Rita began to talk by talking figures. It surprised her how much she'd filed them away in her head like a story. It was as if, with all the study and putting together and adding up columns, she'd been hearing the story piecemeal for weeks from Varda himself, and now she was spinning it out in the proper order. About the major acquisitions in the twenties, for instance—the Rembrandt, the Assyrian reliefs, the Shakespeare folios, the lion's share of the china. Tailoring it to her audience, she dovetailed the money disbursed on black market art with the Bel-Air land Varda was selling off in lots for a profit of fifteen hundred, two thousand percent. At the same time, she worked in the highlights of the breakdown and long sedation of Frances Dean. It is like this in here, she seemed to say, because of what it was like out there in the house.

And when the story began to be about the people and not the things, Nick could see Rita sifting the human dilemma out of the catalogue. She caught the thread of the other diary Varda never wrote down. And Nick saw for the first time who they were, the ghosts who haunted Crook House. Sometimes, Rita said, the hopheaded Frances was probably well enough to take a turn with Varda through the house. Now and then, leaning on his arm and gliding in the garden, she must have seemed once more the dreamy girl who'd been in movies. He was forever giving her presents, whenever she was alert enough to hold one in her hands. Here, Frances, have a Degas. Have a Tiffany bracelet. A sky blue dish from China. Anything she'd like, just to keep her here in the outside world. And she must have smiled a mile-wide smile from a silent from time to time, delighted by his attentions. To get through to her, Rusty Varda was glad to buy more and more. A daze was better than nothing. Most of the time, after all, she lay in her room, hospital-quiet, whistling through her lips from the bottom of the ocean.

“It went on like that for twenty years,” Rita said admiringly, as if she was impressed by anyone who could stand time on its head like an hourglass, over and over, keeping things the same.

“Why?” Nick asked. He seemed to want to hear a moral purpose, suspecting none at hand.

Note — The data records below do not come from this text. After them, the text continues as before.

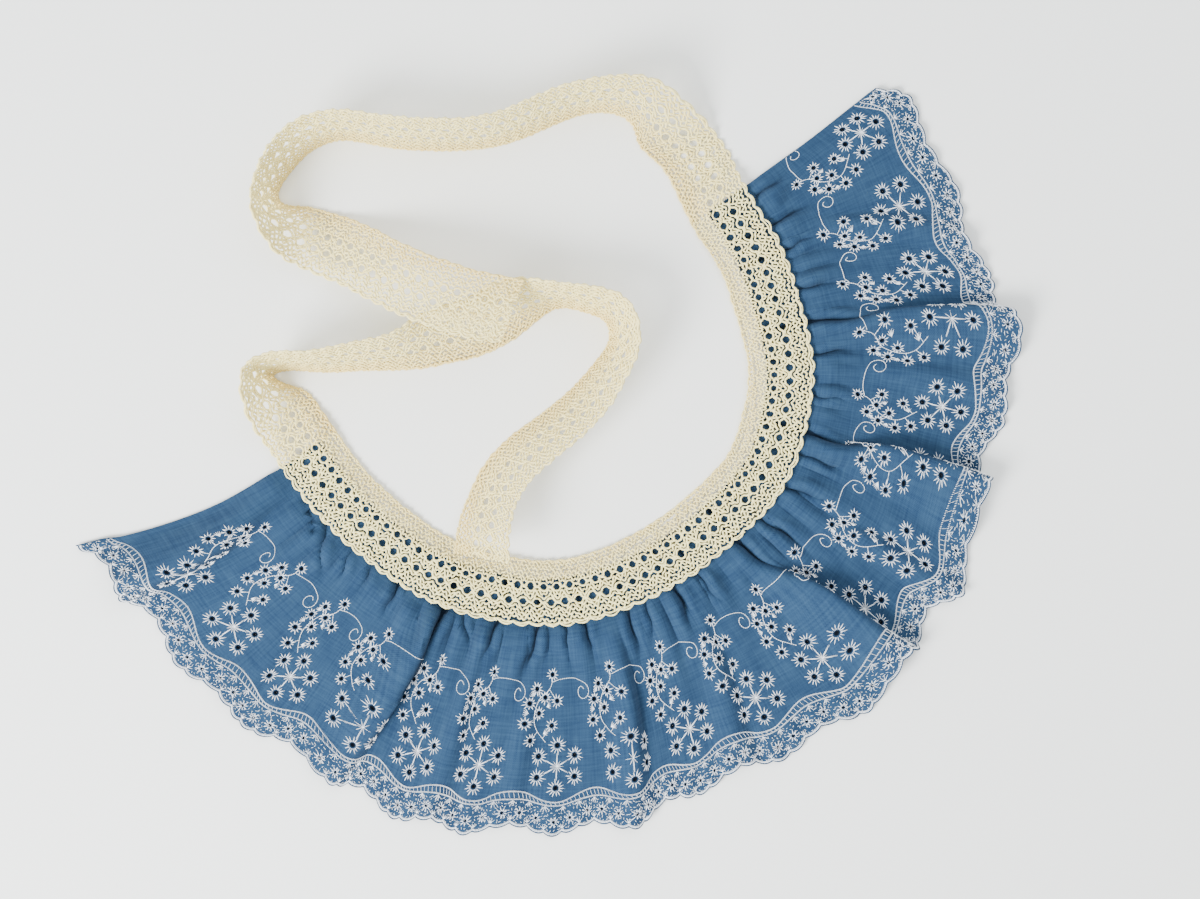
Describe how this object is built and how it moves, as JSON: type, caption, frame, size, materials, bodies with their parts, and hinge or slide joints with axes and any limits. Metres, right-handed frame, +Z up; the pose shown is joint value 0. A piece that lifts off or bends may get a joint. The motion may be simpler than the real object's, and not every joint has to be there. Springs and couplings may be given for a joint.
{
  "type": "dog cape",
  "caption": "Dog cape laid flat: a gathered eyelet chambray ruffle under a cotton lace neckband that runs on as two long ties.",
  "frame": {"origin": "middle of the laid-out cape, on the surface it lies on", "axes": "+Z up from that surface, +X along the longer side from the left tie towards the right end of the ruffle, +Y from the hem towards the ties"},
  "size_m": [0.4052, 0.3208, 0.0279],
  "materials": {
    "chambray": "soft woven blue cotton with white eyelet embroidery",
    "lace": "cream bobbin lace of matt cotton yarn"
  },
  "bodies": {
    "root": {"ruffle": "chambray", "neckband": "lace", "tie_right": "lace", "tie_left": "lace"}
  },
  "joints": []
}
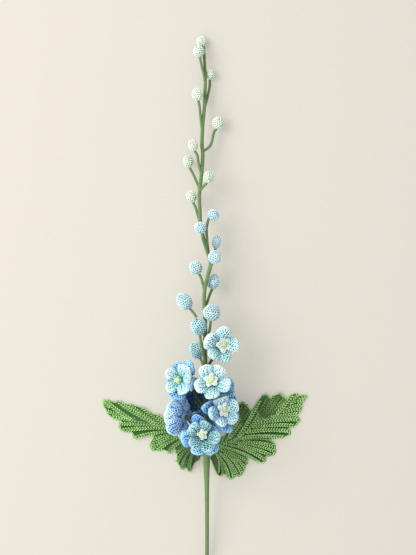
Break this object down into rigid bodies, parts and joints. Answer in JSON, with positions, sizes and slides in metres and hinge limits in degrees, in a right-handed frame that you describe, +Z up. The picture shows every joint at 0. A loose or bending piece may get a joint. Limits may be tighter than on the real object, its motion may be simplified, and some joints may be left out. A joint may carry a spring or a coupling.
{
  "type": "crocheted delphinium flower spike",
  "caption": "Long crocheted delphinium spike lying flat: wired green stem, yarn ball buds to the tip, a cluster of blue and pale blooms and two ribbed lobed leaves.",
  "frame": {"origin": "centre of the bounding box's base, on the surface that the cut stem lies on", "axes": "+Y along the stem towards its tip, +X across it towards the larger leaf, +Z up from the surface"},
  "size_m": [0.2196, 0.5997, 0.0704],
  "materials": {
    "stem": "green yarn wound tightly round the wire, matt",
    "wire": "plain drawn wire",
    "leaf": "green cotton yarn in crocheted ribs, matt",
    "bud_mint": "pale mint cotton yarn, crocheted, matt",
    "bud_sky": "pale sky blue cotton yarn, crocheted, matt",
    "bud_blue": "pale blue cotton yarn, crocheted, matt",
    "petal_pale": "pale aqua cotton yarn shaded with teal, crocheted, matt",
    "petal_blue": "cornflower blue cotton yarn, crocheted, matt",
    "heart": "white cotton yarn, crocheted, matt",
    "eye": "yellow-green cotton yarn, knotted, matt"
  },
  "bodies": {
    "root": {"bloom_1_eye": "eye", "bloom_1_heart": "heart", "bloom_1_inner_petals": "petal_pale", "bloom_2_eye": "eye", "bloom_2_heart": "heart", "bloom_2_inner_petals": "petal_pale", "bloom_3_eye": "eye", "bloom_3_heart": "heart", "bloom_3_inner_petals": "petal_pale", "bloom_3_outer_petals": "petal_blue", "bloom_4_eye": "eye", "bloom_4_heart": "heart", "bloom_4_inner_petals": "petal_pale", "bloom_4_outer_petals": "petal_blue", "bloom_5_eye": "eye", "bloom_5_heart": "heart", "bloom_5_inner_petals": "petal_pale", "bloom_5_outer_petals": "petal_blue", "bloom_6_eye": "eye", "bloom_6_heart": "heart", "bloom_6_inner_petals": "petal_pale", "bloom_6_outer_petals": "petal_blue", "bloom_7_eye": "eye", "bloom_7_heart": "heart", "bloom_7_inner_petals": "petal_pale", "bloom_7_outer_petals": "petal_blue", "bloom_8_eye": "eye", "bloom_8_heart": "heart", "bloom_8_inner_petals": "petal_pale", "bloom_8_outer_petals": "petal_blue", "bloom_9_eye": "eye", "bloom_9_heart": "heart", "bloom_9_inner_petals": "petal_pale", "bloom_9_outer_petals": "petal_blue", "bud_01": "bud_mint", "bud_02": "bud_mint", "bud_03": "bud_mint", "bud_04": "bud_mint", "bud_05": "bud_mint", "bud_06": "bud_mint", "bud_07": "bud_mint", "bud_08": "bud_mint", "bud_09": "bud_mint", "bud_10": "bud_sky", "bud_11": "bud_sky", "bud_12": "bud_sky", "bud_13": "bud_sky", "bud_14": "bud_blue", "bud_15": "bud_blue", "bud_16": "bud_blue", "bud_17": "bud_blue", "bud_18": "bud_blue", "bud_19": "bud_blue", "leaf_left": "leaf", "leaf_right": "leaf", "stem": "stem", "stem_wire": "wire"}
  },
  "joints": []
}
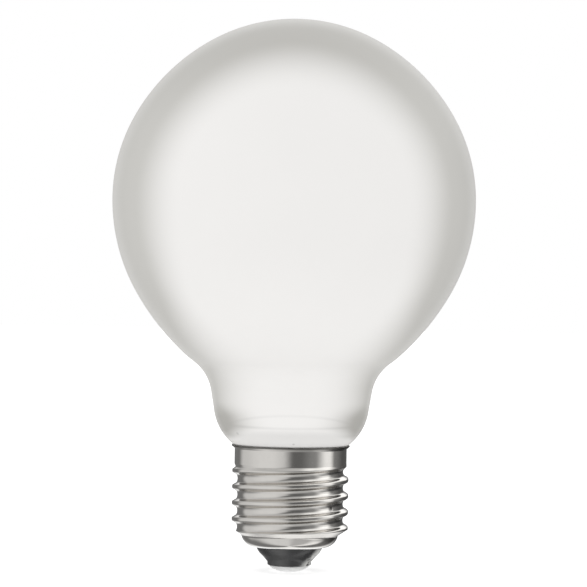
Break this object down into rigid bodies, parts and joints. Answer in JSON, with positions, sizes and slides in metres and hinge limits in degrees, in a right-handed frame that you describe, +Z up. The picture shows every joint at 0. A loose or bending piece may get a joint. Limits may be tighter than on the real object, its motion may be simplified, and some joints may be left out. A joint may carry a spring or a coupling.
{
  "type": "globe bulb",
  "caption": "Frosted round glass light bulb on a short neck, with an E27 Edison screw cap, a black insulator and a domed centre contact.",
  "frame": {"origin": "tip of the centre contact, on the bulb's axis", "axes": "+Z up along the bulb's axis, from the cap to the globe"},
  "size_m": [0.0815, 0.0814, 0.1238],
  "materials": {
    "frosted_glass": "matt white frosted glass",
    "nickel_plate": "bright nickel plate on formed sheet",
    "black_glass": "glossy black glass",
    "tin": "bright tinned metal"
  },
  "bodies": {
    "root": {"glass_globe": "frosted_glass", "screw_shell": "nickel_plate", "insulator": "black_glass", "centre_contact": "tin"}
  },
  "joints": []
}
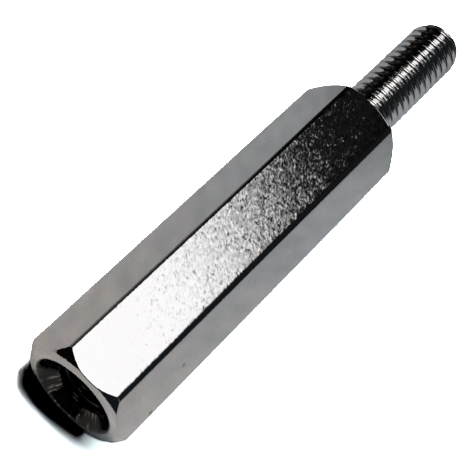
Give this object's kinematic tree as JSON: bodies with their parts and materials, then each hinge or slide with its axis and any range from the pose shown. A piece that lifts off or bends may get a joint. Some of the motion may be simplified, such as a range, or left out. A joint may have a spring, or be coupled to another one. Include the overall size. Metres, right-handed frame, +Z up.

“Because they loved each other, I guess. Well,
he
loved
her
.”

“But it sounds so sad.”

“Does it? I thought so too, at first, and now I don't.” But she said it quickly, not expecting to be agreed with and anxious to get on. She cares too much, Nick thought. She appeared to believe that what it all came to—the secret room in the hill—was so outrageous it made all the rules. So what, Rita seemed to say, so what if she was drugged up in a stupor and the stuff was all stolen?
Look
at it. But then why was she breaking it up? She got quite grave when she told him the next step, the sending things back to their proper places. In part, perhaps, she was ashamed to be giving away goods that might by law be Nick's and Peter's. As to the contradiction, loving it so much and at the same time taking it apart, it didn't seem odd to her. Varda had reached a romantic pitch as acute as
Anna Karenina
, and now it was time to take down the set. Rita was a great believer in things in their own time.